Record set:
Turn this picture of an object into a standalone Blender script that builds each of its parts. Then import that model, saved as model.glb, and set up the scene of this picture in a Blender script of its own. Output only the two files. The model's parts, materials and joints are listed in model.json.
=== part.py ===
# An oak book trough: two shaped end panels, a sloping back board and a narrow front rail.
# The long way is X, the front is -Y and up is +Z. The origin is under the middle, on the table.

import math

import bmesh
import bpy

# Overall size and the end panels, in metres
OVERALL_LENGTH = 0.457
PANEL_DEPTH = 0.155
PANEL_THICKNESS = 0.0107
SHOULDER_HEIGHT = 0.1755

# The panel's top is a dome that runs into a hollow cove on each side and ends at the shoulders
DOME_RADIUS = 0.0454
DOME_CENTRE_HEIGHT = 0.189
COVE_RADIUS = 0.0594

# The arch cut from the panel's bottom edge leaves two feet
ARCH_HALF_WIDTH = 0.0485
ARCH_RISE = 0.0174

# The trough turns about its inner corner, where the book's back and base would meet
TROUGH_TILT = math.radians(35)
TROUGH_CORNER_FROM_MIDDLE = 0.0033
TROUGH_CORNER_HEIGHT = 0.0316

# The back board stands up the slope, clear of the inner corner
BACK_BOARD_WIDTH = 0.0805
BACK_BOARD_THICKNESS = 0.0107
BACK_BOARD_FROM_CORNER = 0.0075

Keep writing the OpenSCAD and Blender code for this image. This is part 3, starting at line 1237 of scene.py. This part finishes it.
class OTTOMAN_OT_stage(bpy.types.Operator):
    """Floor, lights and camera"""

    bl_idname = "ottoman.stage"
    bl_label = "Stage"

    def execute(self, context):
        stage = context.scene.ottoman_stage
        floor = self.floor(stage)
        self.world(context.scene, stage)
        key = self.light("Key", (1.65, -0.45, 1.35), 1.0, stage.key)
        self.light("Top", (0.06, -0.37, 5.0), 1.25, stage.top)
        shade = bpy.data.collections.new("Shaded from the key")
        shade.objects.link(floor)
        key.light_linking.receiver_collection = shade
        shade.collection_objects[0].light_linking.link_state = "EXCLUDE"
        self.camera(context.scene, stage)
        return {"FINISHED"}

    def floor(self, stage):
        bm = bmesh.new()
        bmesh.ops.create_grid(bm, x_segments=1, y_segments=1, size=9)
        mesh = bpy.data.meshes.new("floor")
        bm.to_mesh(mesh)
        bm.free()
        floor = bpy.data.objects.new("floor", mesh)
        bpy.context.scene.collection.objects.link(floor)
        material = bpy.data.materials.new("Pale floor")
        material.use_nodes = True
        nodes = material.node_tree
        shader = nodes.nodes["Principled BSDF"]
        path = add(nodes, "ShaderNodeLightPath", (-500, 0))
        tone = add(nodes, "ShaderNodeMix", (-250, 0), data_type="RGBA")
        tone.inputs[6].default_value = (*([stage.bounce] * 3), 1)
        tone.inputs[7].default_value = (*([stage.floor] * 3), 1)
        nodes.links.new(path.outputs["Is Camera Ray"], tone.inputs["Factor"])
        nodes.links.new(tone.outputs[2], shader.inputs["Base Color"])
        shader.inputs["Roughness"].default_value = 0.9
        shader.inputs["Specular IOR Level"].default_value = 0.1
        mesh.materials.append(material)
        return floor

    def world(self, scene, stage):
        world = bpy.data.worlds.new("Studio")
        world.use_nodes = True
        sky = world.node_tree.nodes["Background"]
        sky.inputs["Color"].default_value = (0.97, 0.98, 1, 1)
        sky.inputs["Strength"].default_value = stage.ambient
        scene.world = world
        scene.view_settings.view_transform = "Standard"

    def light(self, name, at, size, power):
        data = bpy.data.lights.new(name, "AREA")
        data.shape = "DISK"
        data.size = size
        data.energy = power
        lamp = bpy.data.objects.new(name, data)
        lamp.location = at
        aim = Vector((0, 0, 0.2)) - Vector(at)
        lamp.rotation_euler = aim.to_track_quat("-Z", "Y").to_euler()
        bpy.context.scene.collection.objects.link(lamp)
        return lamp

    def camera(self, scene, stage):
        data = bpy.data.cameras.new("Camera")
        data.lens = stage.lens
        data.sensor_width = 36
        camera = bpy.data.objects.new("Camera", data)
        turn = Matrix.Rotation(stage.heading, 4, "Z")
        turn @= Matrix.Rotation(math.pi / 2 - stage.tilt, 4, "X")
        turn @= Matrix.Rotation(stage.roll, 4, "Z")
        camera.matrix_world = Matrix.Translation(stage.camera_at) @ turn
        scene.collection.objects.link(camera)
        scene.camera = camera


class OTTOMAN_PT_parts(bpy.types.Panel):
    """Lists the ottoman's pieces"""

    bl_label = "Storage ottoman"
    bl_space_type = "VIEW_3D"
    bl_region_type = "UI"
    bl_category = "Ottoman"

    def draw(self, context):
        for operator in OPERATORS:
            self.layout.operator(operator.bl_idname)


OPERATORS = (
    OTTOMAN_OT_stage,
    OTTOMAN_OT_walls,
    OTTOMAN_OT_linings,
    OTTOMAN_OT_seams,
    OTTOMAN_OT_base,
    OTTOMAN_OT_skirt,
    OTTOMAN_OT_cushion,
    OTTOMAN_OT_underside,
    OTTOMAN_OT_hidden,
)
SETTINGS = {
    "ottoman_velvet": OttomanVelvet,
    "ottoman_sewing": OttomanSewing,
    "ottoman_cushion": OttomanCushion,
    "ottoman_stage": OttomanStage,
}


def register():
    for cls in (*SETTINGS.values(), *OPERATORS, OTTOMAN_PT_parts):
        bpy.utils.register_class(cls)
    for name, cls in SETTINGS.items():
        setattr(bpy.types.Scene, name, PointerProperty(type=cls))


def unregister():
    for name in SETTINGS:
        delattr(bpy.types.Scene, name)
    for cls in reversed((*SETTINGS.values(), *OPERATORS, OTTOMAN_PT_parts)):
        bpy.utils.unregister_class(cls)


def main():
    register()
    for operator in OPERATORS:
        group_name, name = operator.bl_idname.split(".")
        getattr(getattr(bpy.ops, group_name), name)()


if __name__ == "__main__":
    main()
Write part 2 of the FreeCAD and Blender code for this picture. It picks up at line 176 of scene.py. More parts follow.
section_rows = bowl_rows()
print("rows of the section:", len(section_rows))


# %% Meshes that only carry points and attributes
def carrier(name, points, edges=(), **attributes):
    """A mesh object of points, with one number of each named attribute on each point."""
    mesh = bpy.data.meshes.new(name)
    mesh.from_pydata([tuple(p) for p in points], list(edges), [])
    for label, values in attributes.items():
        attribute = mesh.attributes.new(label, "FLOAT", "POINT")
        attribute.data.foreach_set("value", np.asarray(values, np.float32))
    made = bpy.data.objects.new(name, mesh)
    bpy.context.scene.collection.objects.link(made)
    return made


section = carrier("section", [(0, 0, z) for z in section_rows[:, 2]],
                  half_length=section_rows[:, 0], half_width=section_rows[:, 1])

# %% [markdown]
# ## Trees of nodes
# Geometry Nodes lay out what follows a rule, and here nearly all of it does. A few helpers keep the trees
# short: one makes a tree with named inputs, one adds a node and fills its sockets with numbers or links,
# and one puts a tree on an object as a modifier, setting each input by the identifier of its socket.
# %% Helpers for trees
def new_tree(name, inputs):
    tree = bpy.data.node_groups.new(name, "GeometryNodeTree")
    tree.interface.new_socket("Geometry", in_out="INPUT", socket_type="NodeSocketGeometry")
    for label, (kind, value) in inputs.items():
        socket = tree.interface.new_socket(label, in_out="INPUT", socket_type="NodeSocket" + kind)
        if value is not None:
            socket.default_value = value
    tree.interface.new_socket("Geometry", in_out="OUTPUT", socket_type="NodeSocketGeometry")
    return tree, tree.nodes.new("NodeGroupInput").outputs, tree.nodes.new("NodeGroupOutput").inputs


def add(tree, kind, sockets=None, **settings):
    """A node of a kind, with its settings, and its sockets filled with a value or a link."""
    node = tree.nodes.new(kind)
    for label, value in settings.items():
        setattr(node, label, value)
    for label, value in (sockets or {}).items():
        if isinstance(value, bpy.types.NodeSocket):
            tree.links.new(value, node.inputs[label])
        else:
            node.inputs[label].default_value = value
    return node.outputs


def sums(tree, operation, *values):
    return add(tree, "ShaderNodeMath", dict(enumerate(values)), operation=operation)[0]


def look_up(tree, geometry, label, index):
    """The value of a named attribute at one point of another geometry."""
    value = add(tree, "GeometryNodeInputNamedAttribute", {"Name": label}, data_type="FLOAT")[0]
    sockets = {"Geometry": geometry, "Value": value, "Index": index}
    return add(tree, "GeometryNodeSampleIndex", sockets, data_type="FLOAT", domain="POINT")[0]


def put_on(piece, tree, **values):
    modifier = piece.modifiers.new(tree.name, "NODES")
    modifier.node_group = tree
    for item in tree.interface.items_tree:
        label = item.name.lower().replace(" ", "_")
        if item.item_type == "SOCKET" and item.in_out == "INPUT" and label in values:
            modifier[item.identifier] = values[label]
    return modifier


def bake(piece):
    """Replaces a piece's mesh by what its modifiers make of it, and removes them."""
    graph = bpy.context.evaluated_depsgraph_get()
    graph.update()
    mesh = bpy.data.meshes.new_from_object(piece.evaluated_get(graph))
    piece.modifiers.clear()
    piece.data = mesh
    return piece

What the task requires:
Give back exactly the material above from its opening line to the line bearing "TROUGH_CORNER_HEIGHT = 0.0316".

The result:
Turn this picture of an object into a standalone Blender script that builds each of its parts. Then import that model, saved as model.glb, and set up the scene of this picture in a Blender script of its own. Output only the two files. The model's parts, materials and joints are listed in model.json.
=== part.py ===
# An oak book trough: two shaped end panels, a sloping back board and a narrow front rail.
# The long way is X, the front is -Y and up is +Z. The origin is under the middle, on the table.

import math

import bmesh
import bpy

# Overall size and the end panels, in metres
OVERALL_LENGTH = 0.457
PANEL_DEPTH = 0.155
PANEL_THICKNESS = 0.0107
SHOULDER_HEIGHT = 0.1755

# The panel's top is a dome that runs into a hollow cove on each side and ends at the shoulders
DOME_RADIUS = 0.0454
DOME_CENTRE_HEIGHT = 0.189
COVE_RADIUS = 0.0594

# The arch cut from the panel's bottom edge leaves two feet
ARCH_HALF_WIDTH = 0.0485
ARCH_RISE = 0.0174

# The trough turns about its inner corner, where the book's back and base would meet
TROUGH_TILT = math.radians(35)
TROUGH_CORNER_FROM_MIDDLE = 0.0033
TROUGH_CORNER_HEIGHT = 0.0316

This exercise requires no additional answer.